Diyarbakır’da yaşayan bir aile, 18 yıl boyunca kendi çocukları olduğunu sandıkları evlatlarının aslında biyolojik olarak kendilerine ait olmadığını öğrendi. Gerçeğin ortaya çıkmasına, geçen yıl kardeşler arasında geçen basit bir kan grubu sohbeti neden oldu.

Prematüre doğum sonrası uzun kuvöz süreci M.A. ve Z.A. çifti, 23 Mayıs 2007’de üçüncü çocuklarını Diyarbakır’daki bir hastanede dünyaya getirdi. Bebek 7 aylıkken, 1 kilo 300 gram ağırlığında prematüre olarak doğdu. A Rh pozitif kan grubuna sahip olan bebek, gelişimini tamamlaması için yaklaşık iki ay boyunca kuvözde kaldı. Bu süreçte çocuk aileye gösterilmedi, daha sonra ise Y.A. ismiyle aileye teslim edildi.
Basit bir sohbet, hayatları değiştirdi
Yıl 2024… Artık 17 yaşına gelen Y.A. ile kardeşleri arasında kan grupları üzerine geçen basit bir sohbet, tüm hayatlarını altüst etti. Y.A.’nın A Rh pozitif olan kan grubu ile annesinin 0 Rh pozitif, babasının ise 0 Rh negatif kan grubunun uyuşmadığı dikkat çekti. Bilimsel verilere göre, her iki ebeveynin 0 kan grubuna sahip olması durumunda çocuklarının farklı bir kan grubuyla doğması mümkün değil.
Bunun üzerine aile, özel bir firmada DNA testi yaptırdı.
DNA testi: “Anne ve babalık olasılığı sıfır”
Yapılan test sonucu şoke ediciydi. Raporda açıkça “Annelik ve babalık olasılığı yüzde 0” ifadesine yer verildi. Yani çocuk, 18 yıl boyunca büyüten aileye biyolojik olarak ait değildi.
Gerçeği öğrenen aile, avukatları aracılığıyla Diyarbakır Cumhuriyet Başsavcılığına suç duyurusunda bulundu. Soruşturma kapsamında Diyarbakır Adli Tıp Kurumundan da ek rapor istendi. O raporda da aynı sonuç yer aldı: “Biyolojik anne ve babalık reddedildi.”
Doğum sonrası kan grubu değişmiş
Soruşturma kapsamında elde edilen belgeler, olayın çok daha karışık olduğunu ortaya koydu. Doğumun gerçekleştiği gün bebek için alınan ilk kan örneğinde kan grubu 0 Rh pozitif olarak kaydedilmişti. Ancak 6 gün sonra yeni alınan kan örneğinde bebek A Rh pozitif olarak görünüyordu. Bu detay, hastanede bir karışıklık yaşandığı ihtimalini güçlendirdi.

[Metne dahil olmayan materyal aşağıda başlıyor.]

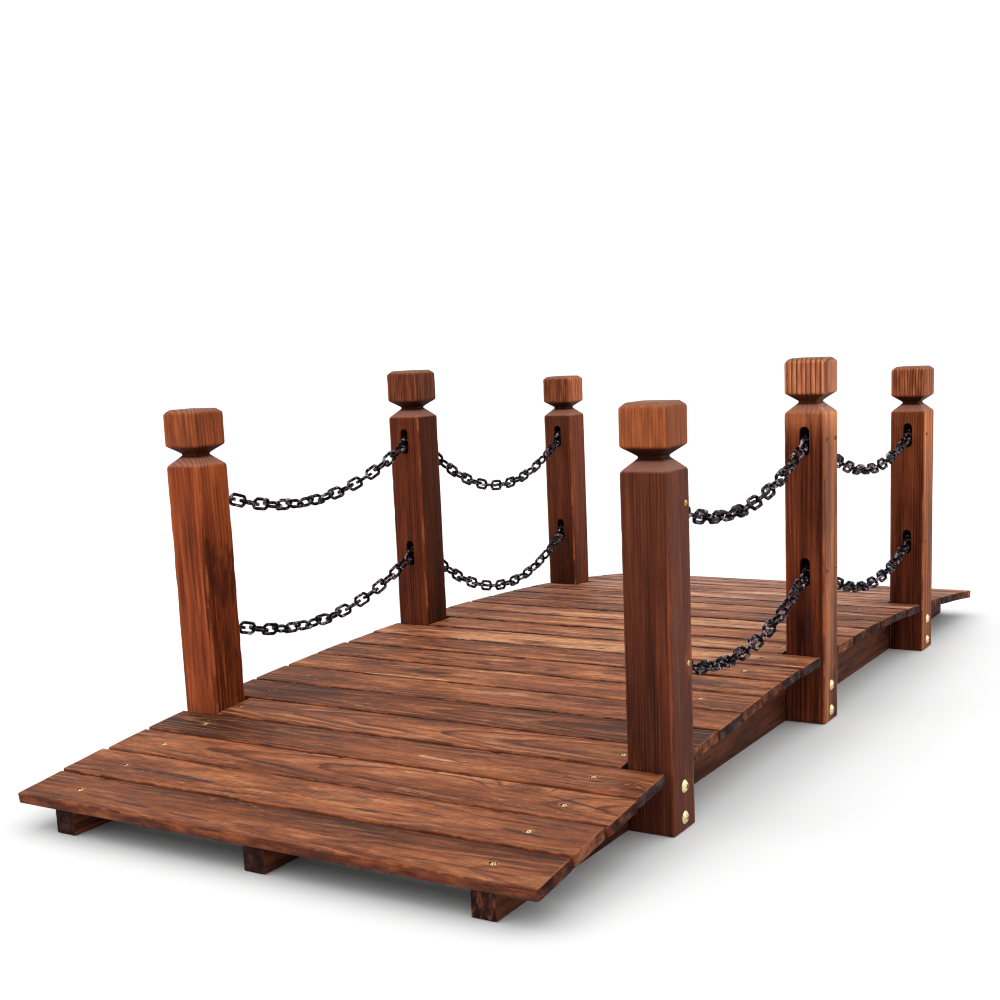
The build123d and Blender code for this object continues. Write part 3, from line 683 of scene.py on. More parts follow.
def board(i):
    q = rng("board shape", i)
    half = DECK_W / 2 if i not in SHORT_BOARDS else SHORT_HALF
    spots = screw_spots(i)
    r = 1.7
    prof = rounded(BOARD_W, BOARD_T, r, 22, 3, 4, 5, extra=[(sw, 4.8, 0.96) for _, sw in spots[:1]] if abs(spots[0][1] - spots[1][1]) < 1.5 else
                   [((spots[0][1] + spots[1][1]) / 2, 4.8 + abs(spots[0][1] - spots[1][1]) / 2, 0.96)])
    st = stations(half, 5.2, extra=[(sl, 5.76, 0.96) for sl, _ in spots])
    n_st, n_p = len(st), len(prof)
    L, P = np.meshgrid(st, np.arange(n_p), indexing="ij")
    W = prof[P, 0].copy()
    T = prof[P, 1].copy()
    # trimmed ends: each board is cut a little short or askew
    skew = q.uniform(-0.012, 0.012)
    trim = {1: -ENDS[i][0], -1: -ENDS[i][1]}
    # rounded ends
    re = 1.1
    dist = half - np.abs(L)
    k = np.where(dist < re, re - np.sqrt(np.maximum(re * re - (re - dist) ** 2, 0)), 0.0)
    W -= np.sign(W) * np.minimum(k, np.abs(W)) * (np.abs(W) > BOARD_W / 2 - r - 0.01)
    T -= np.sign(T) * k * (np.abs(T) > BOARD_T / 2 - r - 0.01)
    # worn plan corners
    for sl in (1, -1):
        for sw in (1, -1):
            rc = q.uniform(1.2, 4.2)
            m = (np.sign(L) == sl) & (np.sign(W) == sw) & (dist < rc)
            cut = rc - np.sqrt(np.maximum(rc * rc - (rc - dist) ** 2, 0))
            weight = smooth(BOARD_W / 2 - 7, BOARD_W / 2 - 0.5, np.abs(W))
            W = np.where(m, W - sw * cut * weight, W)
    # wandering long edges, chips and dents
    for sw in (1, -1):
        wob = fbm(st * 0.011, sw * 3.3, i * 1.7, 5, 3) * 1.25 + fbm(st * 0.06, sw * 5.1, i * 2.9, 9, 2) * 0.35
        wgt = smooth(BOARD_W / 2 - 8, BOARD_W / 2 - 1, np.abs(W)) * (np.sign(W) == sw)
        W += sw * wgt * (wob[:, None] - 0.1)
        chip = smooth(0.30, 0.62, vnoise(st * 0.055, sw * 7.7, i * 3.1, 21)) * smooth(-0.2, 0.5, vnoise(st * 0.3, sw * 1.7, i * 1.1, 22))
        edge = wgt * smooth(1.0, 5.0, T)
        W -= sw * edge * chip[:, None] * 1.0
        T -= edge * chip[:, None] * 0.9
    # sawn and slightly cupped top, planed bottom
    cup = q.uniform(-0.25, 0.35)
    topm = smooth(3.0, 5.5, T)
    T -= topm * cup * (W / (BOARD_W / 2)) ** 2
    T += topm * (fbm(L * 0.012, W * 0.05, i * 5.3, 31, 3) * 0.28 - 0.15)
    # torn craters round the screws
    for sl, sw in spots:
        d = np.sqrt((L - sl) ** 2 + (W - sw) ** 2)
        T -= topm * 1.15 * smooth(4.0, 2.9, d)
        T += topm * 0.30 * smooth(6.2, 4.6, d) * smooth(3.2, 4.2, d) * (0.5 + 0.5 * vnoise(L * 0.9, W * 0.9, i, 77))
    L = np.where(L > 0, L - trim[1] * smooth(half - 30, half, L), L + trim[-1] * smooth(half - 30, half, -L))
    L = L - skew * W * smooth(half - 40, half, np.abs(L)) * 1.0
    L += smooth(0.6, 0.0, dist) * 0.12 * vnoise(W * 0.8, T * 0.8, i, 55)
    phi = PHI[i]
    lift = q.uniform(0.0, 0.35)
    R = RC + T + lift
    X = R * sin(phi) + W * cos(phi)
    Z = ARCH_ZC + R * cos(phi) - W * sin(phi)
    verts = np.stack([X, L, Z], -1).reshape(-1, 3)
    name = "deck_plank_%02d" % (i + 1)
    ob = make_mesh(name, verts, tube_faces(n_st, n_p))
    ob.data.materials.append(deck_material(i))
    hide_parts("deck_board_%02d" % (i + 1))
    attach(ob, "root")
    return ob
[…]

Aile: “Bu karmaşa artık son bulsun”
Ailenin avukatı Şahin Koyun, sürecin hem aile hem de çocuk için derin bir travmaya dönüştüğünü belirterek, şu açıklamayı yaptı:
“Çocuk doğumdan sonra yaklaşık iki ay boyunca kuvözde kaldı. Bu süre zarfında aileye gösterilmedi. 18 yıl sonra, yalnızca bir kan grubu sohbetiyle bu karmaşa ortaya çıktı. Başsavcılık soruşturma başlattı, aynı zamanda Sağlık Bakanlığı da idari inceleme yürütüyor. Aile, hem hukuki hem psikolojik olarak yıprandı. Bu olayın tüm yönleriyle aydınlatılmasını ve karışan bebeklerin gerçek ailelerine ulaştırılmasını istiyoruz.”